→ **EXERCISE DETAILS**: Restate word for word the lines that begin the listing and end with the line holding "PORES_END = (16.0, 12.0, 0.3, 1.0)".

→ **SUPPLIED MATERIAL**:

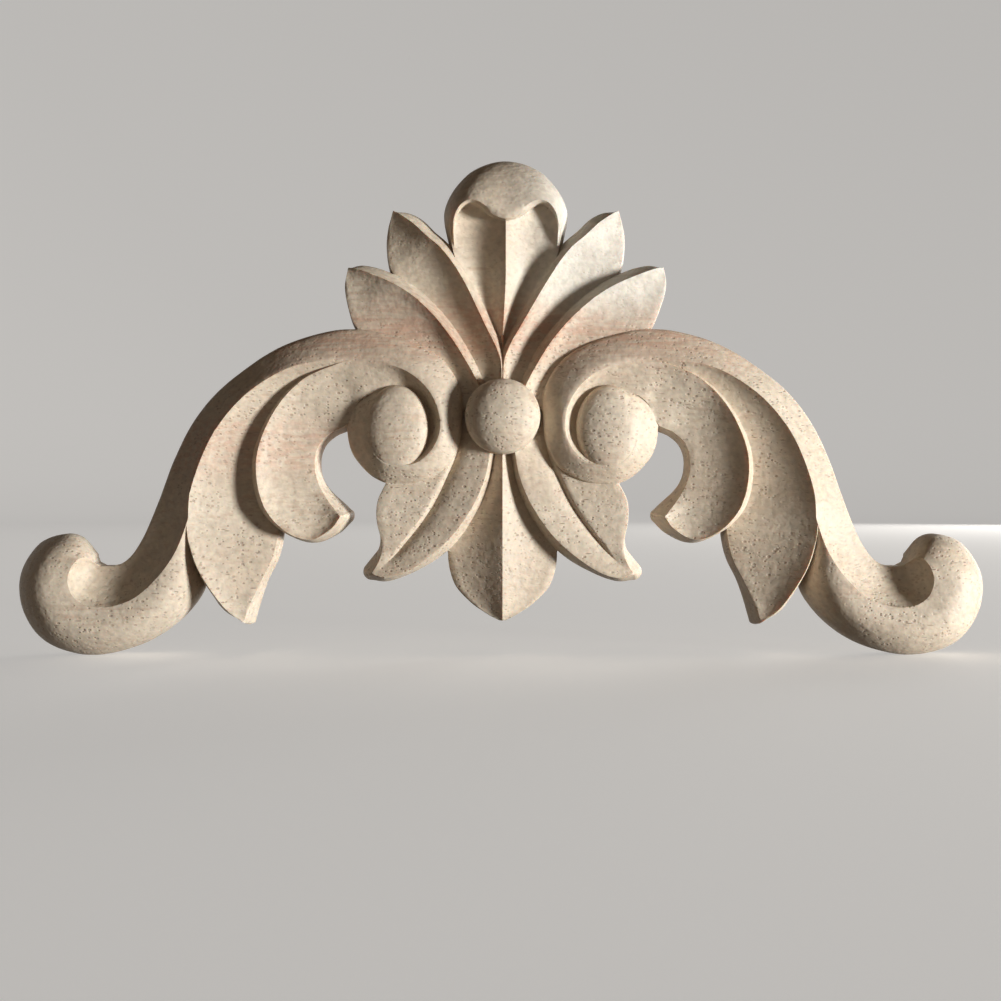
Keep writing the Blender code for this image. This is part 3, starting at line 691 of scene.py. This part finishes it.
# Noise in the wood. A stretch is in cells for each millimetre in x, y and z.
BROAD_GRAIN = {"stretch": (0.012, 0.10, 0.13), "detail": 3.0, "distortion": 0.3}
FINE_GRAIN = {"stretch": (0.16, 1.6, 2.0), "detail": 3.0, "roughness": 0.6}
LINED_PLACES = {"stretch": (0.06, 0.22, 0.22), "shift": (5.0, 2.0, 6.0), "detail": 1.0}
BAND_WANDER = {"stretch": (0.05, 0.2, 0.2), "detail": 1.0}
ROSY_LINES = {"stretch": (0.14, 2.2, 2.4), "shift": (7.0, 3.0, 1.0), "detail": 2.0}
MOTTLE = {"stretch": (1.2, 1.4, 1.4), "detail": 1.5}
DENSE_PLACES = {"stretch": (0.10, 0.14, 0.14), "shift": (2.0, 9.0, 4.0), "detail": 2.0}

# Ramps of that noise: where one starts and ends, and its values there if they aren't 0 and 1
PALE_RAMP = (0.35, 0.65)
STREAK_RAMP = (0.46, 0.70)
LINED_RAMP = (0.42, 0.62, 0.25, 0.75)
ROSY_RAMP = (0.40, 0.60, 0.25, 1.0)
MOTTLE_RAMP = (0.25, 0.75, 0.78, 1.22)
DENSE_RAMP = (0.38, 0.58, 0.3, 1.0)
ROUGHNESS_RAMP = (0.3, 0.8, 0.52, 0.66)

# Ramps over x or z, in mm: the rosy band, the rosy patch, the painted sheen in the upper right and
# the pores' end.
# The ones over z follow a level that wanders up by as much as BAND_RISE.
BAND_RISE = 6.0
BAND_FOOT = (8.0, 12.0)
BAND_TOP = (19.0, 14.0)
PATCH_FOOT = (-6.0, -2.0)
PATCH_TOP = (4.0, 1.0)
PATCH_SIDE = (-14.0, -22.0, 0.0, 0.7)
# The painted sheen: where it starts over z and over x, and how much of its colour is mixed in
SHEEN_FOOT = (13.0, 19.0)
SHEEN_SIDE = (-2.0, 9.0)
SHEEN_SHARE = 0.85
PORES_END = (16.0, 12.0, 0.3, 1.0)

# The pores: cells for each millimetre in x, y and z, the size of a pore in its cell, and a shift
PORE_CELLS = (
    ((1.1, 1.0, 1.8), 0.34, (0.0, 0.0, 0.0)),
    ((1.7, 1.3, 2.6), 0.34, (3.1, 1.7, 5.3)),
    ((0.34, 1.1, 2.1), 0.20, (8.3, 4.1, 2.2)),
)
PORE_CHOICE = (0.25, 0.8)
PORE_CORE = 0.35
PORE_DARKNESS = 0.68

# Painted shade in the crevices and a painted highlight on the rims: how far they are felt, in
# metres, and how open they are from start to end
OCCLUSION_SAMPLES = 8
CREVICE_SHADE_REACH = 0.0022
CREVICE_SHADE_RAMP = (0.75, 0.25, 0.0, 0.55)
RIM_HIGHLIGHT_REACH = 0.0007
RIM_HIGHLIGHT_RAMP = (0.45, 0.85, 0.0, 0.35)

# How the wood takes light. Then the bump: how deep a pore is beside the mottle's full height,
# and that height in metres.
SHADER_VALUES = {
    "Specular IOR Level": 0.45,
    "Subsurface Weight": 0.2,
    "Subsurface Radius": (1.0, 0.4, 0.2),
    "Subsurface Scale": 0.0010,
}
PORE_DEPTH = 0.7
BUMP_HEIGHT = 0.00008


class Graph:
    """Short names for making the nodes of a material."""

    def __init__(self, name):
        self.material = bpy.data.materials.new(name)
        self.material.use_nodes = True
        self.tree = self.material.node_tree
        self.shader = self.tree.nodes["Principled BSDF"]

    def link(self, source, target):
        self.tree.links.new(source, target)

    def feed(self, target, value):
        if isinstance(value, bpy.types.NodeSocket):
            self.link(value, target)
        else:
            target.default_value = value

    def add(self, kind, **settings):
        node = self.tree.nodes.new(kind)
        for key, value in settings.items():
            setattr(node, key, value)
        return node

    def math(self, operation, first, second):
        node = self.add("ShaderNodeMath", operation=operation)
        self.feed(node.inputs[0], first)
        self.feed(node.inputs[1], second)
        return node.outputs[0]

    def stretch(self, vector, scale, shift=(0.0, 0.0, 0.0)):
        node = self.add("ShaderNodeMapping")
        self.link(vector, node.inputs["Vector"])
        node.inputs["Scale"].default_value = scale
        node.inputs["Location"].default_value = shift
        return node.outputs[0]

    def noise(self, vector, stretch, detail, shift=(0.0, 0.0, 0.0), roughness=0.5, distortion=0.0):
        node = self.add("ShaderNodeTexNoise")
        self.link(self.stretch(vector, stretch, shift), node.inputs["Vector"])
        node.inputs["Scale"].default_value = 1.0
        node.inputs["Detail"].default_value = detail
        node.inputs["Roughness"].default_value = roughness
        node.inputs["Distortion"].default_value = distortion
        return node.outputs["Fac"]

    def cells(self, vector):
        node = self.add("ShaderNodeTexVoronoi")
        self.link(vector, node.inputs["Vector"])
        node.inputs["Scale"].default_value = 1.0
        return node.outputs["Distance"], node.outputs["Color"]

    def openness(self, reach, inside=False):
        node = self.add("ShaderNodeAmbientOcclusion", samples=OCCLUSION_SAMPLES, inside=inside)
        node.inputs["Distance"].default_value = reach
        return node.outputs["AO"]

    def ramp(self, value, low, high, to_low=0.0, to_high=1.0, smooth=True):
        node = self.add("ShaderNodeMapRange")
        node.interpolation_type = "SMOOTHSTEP" if smooth else "LINEAR"
        self.link(value, node.inputs["Value"])
        node.inputs["From Min"].default_value = low
        node.inputs["From Max"].default_value = high
        node.inputs["To Min"].default_value = to_low
        node.inputs["To Max"].default_value = to_high
        return node.outputs["Result"]

    def grey(self, value):
        node = self.add("ShaderNodeCombineColor")
        for socket in node.inputs:
            self.link(value, socket)
        return node.outputs[0]

    def mix(self, factor, first, second, blend="MIX"):
        node = self.add("ShaderNodeMix", data_type="RGBA", blend_type=blend)
        colours = [socket for socket in node.inputs if socket.type == "RGBA"]
        self.feed(node.inputs["Factor"], factor)
        self.feed(colours[0], first)
        self.feed(colours[1], second)
        return [socket for socket in node.outputs if socket.type == "RGBA"][0]


def pore_marks(graph, in_mm, level):
    """Long thin vessels along X, which show as dots where the surface crosses the grain."""
    pores = 0.0
    for stretch, size, shift in PORE_CELLS:
        distance, tint = graph.cells(graph.stretch(in_mm, stretch, shift))
        chosen = graph.add("ShaderNodeSeparateColor")
        graph.link(tint, chosen.inputs[0])
        depth = graph.ramp(chosen.outputs[0], *PORE_CHOICE)
        mark = graph.math("MULTIPLY", graph.ramp(distance, size, size * PORE_CORE), depth)
        pores = graph.math("MAXIMUM", pores, mark)

    # They are denser in some places than in others, and few near the top
    dense = graph.noise(in_mm, **DENSE_PLACES)
    pores = graph.math("MULTIPLY", pores, graph.ramp(dense, *DENSE_RAMP))
    return graph.math("MULTIPLY", pores, graph.ramp(level, *PORES_END))


def wood():
    """Pale, close-grained hardwood, sanded and bare. Its grain and its pores run along X."""
    graph = Graph("wood")
    place_node = graph.add("ShaderNodeTexCoord")
    in_mm = graph.stretch(place_node.outputs["Object"], (1 / MM, 1 / MM, 1 / MM))
    split = graph.add("ShaderNodeSeparateXYZ")
    graph.link(in_mm, split.inputs[0])
    wander = graph.noise(in_mm, **BAND_WANDER)
    level = graph.math("ADD", split.outputs["Z"], graph.math("MULTIPLY", wander, BAND_RISE))

    # Broad bands of paler and darker wood, and fine streaks along the grain
    colour = graph.mix(graph.ramp(graph.noise(in_mm, **BROAD_GRAIN), *PALE_RAMP), MID, PALE)
    streaks = graph.math("MULTIPLY",
                         graph.ramp(graph.noise(in_mm, **FINE_GRAIN), *STREAK_RAMP),
                         graph.ramp(graph.noise(in_mm, **LINED_PLACES), *LINED_RAMP))
    colour = graph.mix(streaks, colour, STREAK)

    # A rosier band across the board, and a rosier patch below it on the left
    band = graph.math("MULTIPLY", graph.ramp(level, *BAND_FOOT), graph.ramp(level, *BAND_TOP))
    patch = graph.math("MULTIPLY", graph.ramp(level, *PATCH_FOOT), graph.ramp(level, *PATCH_TOP))
    patch = graph.math("MULTIPLY", patch, graph.ramp(split.outputs["X"], *PATCH_SIDE))
    rosy = graph.math("MULTIPLY", graph.math("MAXIMUM", band, patch),
                      graph.ramp(graph.noise(in_mm, **ROSY_LINES), *ROSY_RAMP))
    colour = graph.mix(rosy, colour, ROSY)

    # Painted sheen: a paler, cooler colour in the upper right of the board, where the key light
    # glances off
    sheen = graph.math("MULTIPLY", graph.ramp(level, *SHEEN_FOOT),
                      graph.ramp(split.outputs["X"], *SHEEN_SIDE))
    colour = graph.mix(graph.math("MULTIPLY", sheen, SHEEN_SHARE), colour, PAINTED_SHEEN)

    # Fine mottling, then the pores
    mottle = graph.noise(in_mm, **MOTTLE)
    colour = graph.mix(1.0, colour, graph.grey(graph.ramp(mottle, *MOTTLE_RAMP, smooth=False)),
                       blend="MULTIPLY")
    pores = pore_marks(graph, in_mm, level)
    colour = graph.mix(graph.math("MULTIPLY", pores, PORE_DARKNESS), colour, PORE)

    # Painted shade: warm dark in the crevices. Painted highlight: paler rims
    colour = graph.mix(graph.ramp(graph.openness(CREVICE_SHADE_REACH), *CREVICE_SHADE_RAMP), colour, PAINTED_CREVICE_SHADE)
    colour = graph.mix(graph.ramp(graph.openness(RIM_HIGHLIGHT_REACH, inside=True), *RIM_HIGHLIGHT_RAMP), colour, PAINTED_RIM_HIGHLIGHT)

    graph.link(colour, graph.shader.inputs["Base Color"])
    graph.link(graph.ramp(mottle, *ROUGHNESS_RAMP), graph.shader.inputs["Roughness"])
    for name, value in SHADER_VALUES.items():
        graph.shader.inputs[name].default_value = value

    # Sunk pores and the fine unevenness of a sanded surface
    bump = graph.add("ShaderNodeBump")
    bump.inputs["Strength"].default_value = 1.0
    bump.inputs["Distance"].default_value = BUMP_HEIGHT
    sunk = graph.math("MULTIPLY", pores, PORE_DEPTH)
    graph.link(graph.math("SUBTRACT", mottle, sunk), bump.inputs["Height"])
    graph.link(bump.outputs[0], graph.shader.inputs["Normal"])
    return graph.material


# The camera: the photograph's size and the focal length, in pixels, its place in metres, its
# sensor in millimetres, and the nearest it sees, in metres
PHOTO_SIZE = 1001
FOCAL_PIXELS = 1272.0
CAMERA_PLACE = (-0.00025, -0.160, -0.0102)
SENSOR_WIDTH = 36.0
NEAREST = 0.01

# Lights: direction from the object, distance in metres, size in metres, power in watts, colour
LIGHTS = {
    "key": ((0.880, -0.468, -0.085), 0.60, 0.12, 5.7, (1.0, 0.985, 0.96)),
    "fill": ((0.15, -0.97, 0.10), 0.70, 0.60, 0.14, (1.0, 0.94, 0.88)),
    "back": ((0.60, 0.77, 0.20), 0.90, 0.50, 2.6, (1.0, 0.96, 0.91)),
}
WORLD_COLOUR = (1.0, 0.72, 0.50, 1.0)
WORLD_STRENGTH = 0.058

# The pale floor, which curves up far away on every side
FLOOR_RADIUS = 2.0
FLOOR_FLAT_SHARE = 0.5
FLOOR_RISE = 1.6
FLOOR_RINGS = 24
FLOOR_SEGMENTS = 96
FLOOR_COLOUR = (0.62, 0.62, 0.61, 1.0)
FLOOR_GLOW_COLOUR = (1.0, 0.99, 0.97, 1.0)
FLOOR_GLOW = 0.42
FLOOR_ROUGHNESS = 0.9
FLOOR_GLOSS = 0.1


def camera():
    """The photograph's view of the front."""
    lens = bpy.data.cameras.new("camera")
    lens.sensor_width = SENSOR_WIDTH
    lens.lens = lens.sensor_width * FOCAL_PIXELS / PHOTO_SIZE
    lens.clip_start = NEAREST
    result = bpy.data.objects.new("camera", lens)
    result.location = CAMERA_PLACE
    result.rotation_euler = (math.radians(90.0), 0.0, 0.0)
    bpy.context.scene.collection.objects.link(result)
    bpy.context.scene.camera = result


def lights():
    """A soft key light from the right, a weak fill, a light on the back and a dim warm surround."""
    for name, (direction, distance, size, power, colour) in LIGHTS.items():
        lamp = bpy.data.lights.new(name, "AREA")
        lamp.shape = "DISK"
        lamp.size = size
        lamp.energy = power
        lamp.color = colour
        result = bpy.data.objects.new(name, lamp)
        away = Vector(direction).normalized()
        result.location = away * distance
        result.rotation_euler = (-away).to_track_quat("-Z", "Y").to_euler()
        bpy.context.scene.collection.objects.link(result)
    world = bpy.data.worlds.new("surround")
    world.use_nodes = True
    background = world.node_tree.nodes["Background"]
    background.inputs["Color"].default_value = WORLD_COLOUR
    background.inputs["Strength"].default_value = WORLD_STRENGTH
    bpy.context.scene.world = world


def floor():
    """A pale floor that sweeps up into a backdrop all round.

    The key light shines from a little below its level, so the floor casts no shadow.
    """
    bm = bmesh.new()
    rings = []
    for ring in range(1, FLOOR_RINGS + 1):
        t = ring / FLOOR_RINGS
        radius = FLOOR_RADIUS * t
        climb = max(t - FLOOR_FLAT_SHARE, 0.0) / (1 - FLOOR_FLAT_SHARE)
        height = cad_low[2] + FLOOR_RISE * climb ** 2
        rings.append([bm.verts.new((radius * math.cos(turn), radius * math.sin(turn), height))
                      for turn in (2 * math.pi * step / FLOOR_SEGMENTS
                                   for step in range(FLOOR_SEGMENTS))])
    bm.faces.new(rings[0])
    for near, far in zip(rings, rings[1:]):
        for index in range(FLOOR_SEGMENTS):
            bm.faces.new((near[index - 1], near[index], far[index], far[index - 1]))
    bmesh.ops.recalc_face_normals(bm, faces=bm.faces)
    mesh = bpy.data.meshes.new("floor")
    bm.to_mesh(mesh)
    bm.free()
    for face in mesh.polygons:
        face.use_smooth = True
    material = bpy.data.materials.new("floor")
    material.use_nodes = True
    shader = material.node_tree.nodes["Principled BSDF"]
    shader.inputs["Base Color"].default_value = FLOOR_COLOUR
    shader.inputs["Roughness"].default_value = FLOOR_ROUGHNESS
    shader.inputs["Specular IOR Level"].default_value = FLOOR_GLOSS
    shader.inputs["Emission Color"].default_value = FLOOR_GLOW_COLOUR
    shader.inputs["Emission Strength"].default_value = FLOOR_GLOW
    mesh.materials.append(material)
    result = bpy.data.objects.new("floor", mesh)
    result.visible_diffuse = False
    result.visible_shadow = False
    bpy.context.scene.collection.objects.link(result)
    return result


camera()
lights()
floor()
onlay = carved_piece()
onlay.data.materials.clear()
onlay.data.materials.append(wood())
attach(onlay, "root")
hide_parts("carved_onlay")
bpy.context.scene.view_settings.view_transform = "Standard"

→ **REPLY TO THE TASK**:
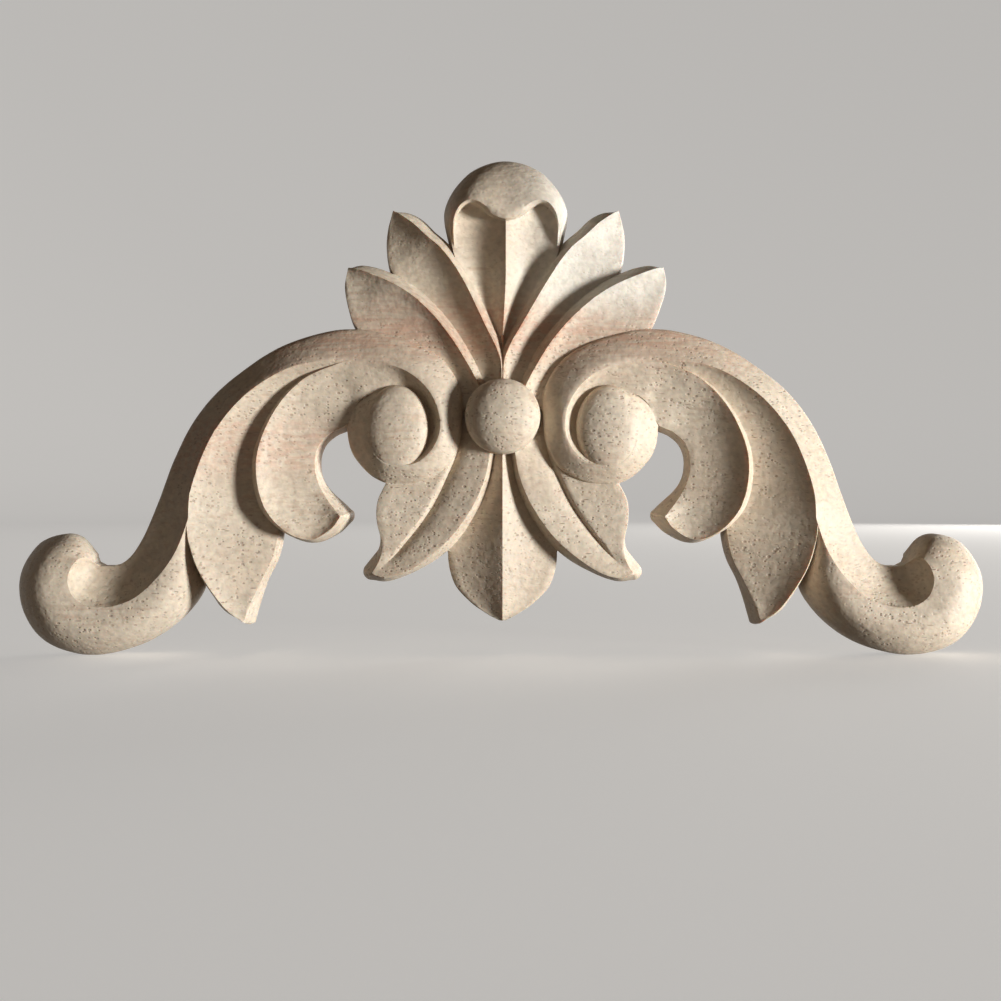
Keep writing the Blender code for this image. This is part 3, starting at line 691 of scene.py. This part finishes it.
# Noise in the wood. A stretch is in cells for each millimetre in x, y and z.
BROAD_GRAIN = {"stretch": (0.012, 0.10, 0.13), "detail": 3.0, "distortion": 0.3}
FINE_GRAIN = {"stretch": (0.16, 1.6, 2.0), "detail": 3.0, "roughness": 0.6}
LINED_PLACES = {"stretch": (0.06, 0.22, 0.22), "shift": (5.0, 2.0, 6.0), "detail": 1.0}
BAND_WANDER = {"stretch": (0.05, 0.2, 0.2), "detail": 1.0}
ROSY_LINES = {"stretch": (0.14, 2.2, 2.4), "shift": (7.0, 3.0, 1.0), "detail": 2.0}
MOTTLE = {"stretch": (1.2, 1.4, 1.4), "detail": 1.5}
DENSE_PLACES = {"stretch": (0.10, 0.14, 0.14), "shift": (2.0, 9.0, 4.0), "detail": 2.0}

# Ramps of that noise: where one starts and ends, and its values there if they aren't 0 and 1
PALE_RAMP = (0.35, 0.65)
STREAK_RAMP = (0.46, 0.70)
LINED_RAMP = (0.42, 0.62, 0.25, 0.75)
ROSY_RAMP = (0.40, 0.60, 0.25, 1.0)
MOTTLE_RAMP = (0.25, 0.75, 0.78, 1.22)
DENSE_RAMP = (0.38, 0.58, 0.3, 1.0)
ROUGHNESS_RAMP = (0.3, 0.8, 0.52, 0.66)

# Ramps over x or z, in mm: the rosy band, the rosy patch, the painted sheen in the upper right and
# the pores' end.
# The ones over z follow a level that wanders up by as much as BAND_RISE.
BAND_RISE = 6.0
BAND_FOOT = (8.0, 12.0)
BAND_TOP = (19.0, 14.0)
PATCH_FOOT = (-6.0, -2.0)
PATCH_TOP = (4.0, 1.0)
PATCH_SIDE = (-14.0, -22.0, 0.0, 0.7)
# The painted sheen: where it starts over z and over x, and how much of its colour is mixed in
SHEEN_FOOT = (13.0, 19.0)
SHEEN_SIDE = (-2.0, 9.0)
SHEEN_SHARE = 0.85
PORES_END = (16.0, 12.0, 0.3, 1.0)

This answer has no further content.